The list of purchasers will be studied closely by British investigators, who have been chasing the missing millions the fraudsters owe the UK and other European countries. All the men are accused of being involved in so-called carousel fraud, which is estimated to have cost the UK £16.5bn in tax revenues between 2005 and 2016.

Rod Stone, former assistant director of the HM Revenue and Customs organised crime national coordination unit, said fraudsters began consigning goods via Dubai in 2005 in an attempt to undermine the tax authorities’ ability to identify the tell-tale circular movements that indicate carousel fraud. “Fraudsters used Dubai banks to avoid both the stringent anti-money laundering reporting requirements in the UK, and the authorities’ ability to freeze their ill-gotten gains,” Stone said. “Many law enforcement professionals now believe that Dubai has replaced the Costa del Crime in Spain as the place criminals conceal and invest the proceeds.”

The Organised Crime and Corruption Reporting Project, an international investigative organisation, obtained a huge leak of Dubai property ownership records dating from 2014 to 2016, which Finance Uncovered, another investigative journalism body, searched for businessmen of interest to UK authorities. One is London-educated Mustafa Al Hassani, whose mobile phone wholesale business, Abyss International, operated out of Dubai and London. The 47-year-old, who has a passion for expensive cars and whose company – part of a chain that owes huge sums to HMRC – is being wound up by court order, bought eight previously unknown Dubai properties worth more than £2.5m. It is unclear whether he still owns them. The properties identified are in the highly sought after Jumeirah Beach development overlooking the Gulf coast, and in the Greens and Views development backing onto the Emirates Golf Club.

Hassani’s younger brother, Haider, from whom HMRC has sought to secure millions of pounds in damages, also bought property in Dubai.

Finance Uncovered found that one alleged fraudster who was accused of using companies in the UK and the British Virgin Islands to defraud the Treasury owned or owns at least three properties in Dubai. Another, Mohsin Salya from Preston, was imprisoned in Germany for three years and three months for tax evasion linked to the EU carbon market. The indictment from 2016 stated that Salya had been part of a carousel fraud “gang” that had attempted to defraud the German authorities of €125 in fraudulent tax reclaims via a Dubai companym.

According to the leaked data, Salya is or was the owner of three apartments in the “family oriented” Discovery Gardens development in Dubai. Salya, who is now out of jail and living in the emirate, said the properties were bought long before his involvement in the fraud that led to his jail term. According to their father, the Hassani brothers are living in Dubai and Iraq. He told the Observer: “It was a long time ago.”

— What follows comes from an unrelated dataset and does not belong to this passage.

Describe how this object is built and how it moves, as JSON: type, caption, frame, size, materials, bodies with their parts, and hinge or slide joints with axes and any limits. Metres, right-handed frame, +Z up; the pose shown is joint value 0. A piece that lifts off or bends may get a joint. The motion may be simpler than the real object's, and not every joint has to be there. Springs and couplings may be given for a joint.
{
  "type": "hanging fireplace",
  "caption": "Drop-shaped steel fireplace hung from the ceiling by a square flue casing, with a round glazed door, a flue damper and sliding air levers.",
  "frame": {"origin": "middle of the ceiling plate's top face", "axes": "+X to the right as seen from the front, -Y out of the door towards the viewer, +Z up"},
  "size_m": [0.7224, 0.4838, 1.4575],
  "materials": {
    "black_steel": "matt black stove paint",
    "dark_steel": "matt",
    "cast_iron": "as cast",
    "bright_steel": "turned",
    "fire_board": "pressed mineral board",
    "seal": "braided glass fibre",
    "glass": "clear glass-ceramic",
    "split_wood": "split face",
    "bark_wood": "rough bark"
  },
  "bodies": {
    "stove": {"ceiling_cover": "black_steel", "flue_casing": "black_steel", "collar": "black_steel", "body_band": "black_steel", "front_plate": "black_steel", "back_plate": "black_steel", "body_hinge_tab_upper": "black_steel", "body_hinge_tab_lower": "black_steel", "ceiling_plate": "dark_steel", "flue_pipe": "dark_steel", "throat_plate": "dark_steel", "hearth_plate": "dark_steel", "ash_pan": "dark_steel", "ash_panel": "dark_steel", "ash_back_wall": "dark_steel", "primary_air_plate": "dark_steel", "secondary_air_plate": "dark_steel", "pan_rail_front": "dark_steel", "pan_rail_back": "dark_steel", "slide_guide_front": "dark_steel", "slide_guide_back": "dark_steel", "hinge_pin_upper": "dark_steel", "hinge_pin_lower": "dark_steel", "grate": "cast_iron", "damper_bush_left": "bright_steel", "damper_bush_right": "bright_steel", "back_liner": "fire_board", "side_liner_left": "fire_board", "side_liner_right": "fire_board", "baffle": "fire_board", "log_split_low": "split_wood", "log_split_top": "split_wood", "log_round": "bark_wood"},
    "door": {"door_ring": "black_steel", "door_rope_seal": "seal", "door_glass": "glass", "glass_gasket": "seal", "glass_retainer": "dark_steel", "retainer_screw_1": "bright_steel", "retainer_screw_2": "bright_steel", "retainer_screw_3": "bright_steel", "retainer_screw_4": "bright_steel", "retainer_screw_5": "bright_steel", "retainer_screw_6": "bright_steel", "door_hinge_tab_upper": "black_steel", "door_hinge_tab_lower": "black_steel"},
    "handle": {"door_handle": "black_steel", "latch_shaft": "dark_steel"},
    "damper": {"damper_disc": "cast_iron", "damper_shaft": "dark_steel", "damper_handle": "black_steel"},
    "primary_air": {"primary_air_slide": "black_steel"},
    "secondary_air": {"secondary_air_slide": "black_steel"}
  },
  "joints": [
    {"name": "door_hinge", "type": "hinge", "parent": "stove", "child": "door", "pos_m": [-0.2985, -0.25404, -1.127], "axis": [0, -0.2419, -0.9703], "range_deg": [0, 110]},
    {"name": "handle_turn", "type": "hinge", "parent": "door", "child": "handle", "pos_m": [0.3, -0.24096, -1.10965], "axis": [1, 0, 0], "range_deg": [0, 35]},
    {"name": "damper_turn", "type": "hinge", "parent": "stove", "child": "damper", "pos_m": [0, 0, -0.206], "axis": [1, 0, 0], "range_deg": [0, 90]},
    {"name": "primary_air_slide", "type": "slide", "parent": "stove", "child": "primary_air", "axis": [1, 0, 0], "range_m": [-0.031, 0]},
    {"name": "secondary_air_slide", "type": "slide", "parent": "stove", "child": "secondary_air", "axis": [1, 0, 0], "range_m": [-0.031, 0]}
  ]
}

In carousel fraud, a UK business imports high value goods VAT-free and sells them to a UK company with VAT added. The import company collects the VAT but does not pay it to HMRC. The goods are re-sold several times through a chain of “buffer” companies. In the final transaction, a company reclaims VAT from HMRC while the first and last companies in the chain disappear, having fraudulently claimed VAT that was never paid.

Other fraudsters with Dubai properties exploited “carbon credits” generated by the EU Emissions Trading Scheme. Europol has estimated that carousel scam in carbon credits cost around €5bn between 2008 and 2009.